■ Rows
--

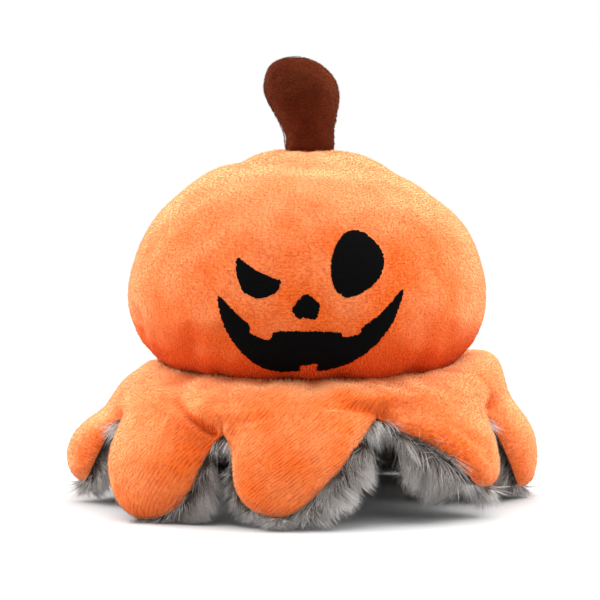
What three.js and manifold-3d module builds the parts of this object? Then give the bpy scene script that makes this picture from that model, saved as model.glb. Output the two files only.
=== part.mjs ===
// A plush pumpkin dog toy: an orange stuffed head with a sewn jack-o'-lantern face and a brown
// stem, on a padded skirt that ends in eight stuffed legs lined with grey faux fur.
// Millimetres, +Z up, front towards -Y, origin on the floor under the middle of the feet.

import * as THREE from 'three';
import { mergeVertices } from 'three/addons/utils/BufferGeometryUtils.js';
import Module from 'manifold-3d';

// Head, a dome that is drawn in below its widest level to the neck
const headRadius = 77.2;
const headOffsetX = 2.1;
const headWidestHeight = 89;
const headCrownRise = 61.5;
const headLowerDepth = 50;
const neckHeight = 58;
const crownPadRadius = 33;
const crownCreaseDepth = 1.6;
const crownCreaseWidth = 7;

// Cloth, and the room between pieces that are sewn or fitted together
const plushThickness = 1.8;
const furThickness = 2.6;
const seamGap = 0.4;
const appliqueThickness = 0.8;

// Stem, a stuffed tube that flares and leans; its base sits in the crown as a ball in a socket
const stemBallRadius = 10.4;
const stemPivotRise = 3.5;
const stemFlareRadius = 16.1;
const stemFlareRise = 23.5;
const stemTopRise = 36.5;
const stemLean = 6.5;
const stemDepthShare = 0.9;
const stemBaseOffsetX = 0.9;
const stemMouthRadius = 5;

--

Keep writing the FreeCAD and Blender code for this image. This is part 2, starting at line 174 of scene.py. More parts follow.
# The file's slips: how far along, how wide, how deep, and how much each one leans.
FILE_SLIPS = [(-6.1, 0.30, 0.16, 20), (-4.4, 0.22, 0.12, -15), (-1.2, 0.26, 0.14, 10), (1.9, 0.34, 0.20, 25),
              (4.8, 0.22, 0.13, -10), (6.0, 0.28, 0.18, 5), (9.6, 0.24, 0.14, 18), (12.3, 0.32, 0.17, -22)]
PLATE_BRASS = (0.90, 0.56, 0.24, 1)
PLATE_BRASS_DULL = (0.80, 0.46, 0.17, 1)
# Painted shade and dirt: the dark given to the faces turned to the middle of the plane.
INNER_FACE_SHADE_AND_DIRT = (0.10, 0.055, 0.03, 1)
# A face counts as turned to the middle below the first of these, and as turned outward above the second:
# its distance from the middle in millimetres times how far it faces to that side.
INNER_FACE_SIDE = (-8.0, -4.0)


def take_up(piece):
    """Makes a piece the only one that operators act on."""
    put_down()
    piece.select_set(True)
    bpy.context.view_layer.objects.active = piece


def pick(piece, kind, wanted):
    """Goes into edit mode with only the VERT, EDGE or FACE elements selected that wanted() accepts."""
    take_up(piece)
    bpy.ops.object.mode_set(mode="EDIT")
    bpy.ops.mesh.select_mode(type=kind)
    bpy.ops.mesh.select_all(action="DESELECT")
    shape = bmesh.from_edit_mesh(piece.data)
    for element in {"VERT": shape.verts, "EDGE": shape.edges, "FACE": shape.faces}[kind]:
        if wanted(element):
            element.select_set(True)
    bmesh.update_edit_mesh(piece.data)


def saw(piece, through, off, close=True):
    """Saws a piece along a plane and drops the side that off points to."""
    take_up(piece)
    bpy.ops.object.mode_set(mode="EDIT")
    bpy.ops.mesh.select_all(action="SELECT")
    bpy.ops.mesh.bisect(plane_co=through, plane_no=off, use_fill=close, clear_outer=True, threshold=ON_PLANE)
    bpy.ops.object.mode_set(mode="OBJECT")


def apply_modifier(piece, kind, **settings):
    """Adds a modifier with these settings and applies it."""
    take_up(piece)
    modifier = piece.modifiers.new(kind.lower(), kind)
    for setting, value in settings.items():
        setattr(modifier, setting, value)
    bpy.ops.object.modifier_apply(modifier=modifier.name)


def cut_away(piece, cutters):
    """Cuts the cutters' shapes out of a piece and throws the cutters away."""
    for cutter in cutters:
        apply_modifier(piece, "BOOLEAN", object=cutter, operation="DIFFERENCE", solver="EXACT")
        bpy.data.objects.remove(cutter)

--

Scan the listing above. Collect all lines with the word "only".

What three.js and manifold-3d module builds the parts of this object? Then give the bpy scene script that makes this picture from that model, saved as model.glb. Output the two files only.
    """Makes a piece the only one that operators act on."""
    """Goes into edit mode with only the VERT, EDGE or FACE elements selected that wanted() accepts."""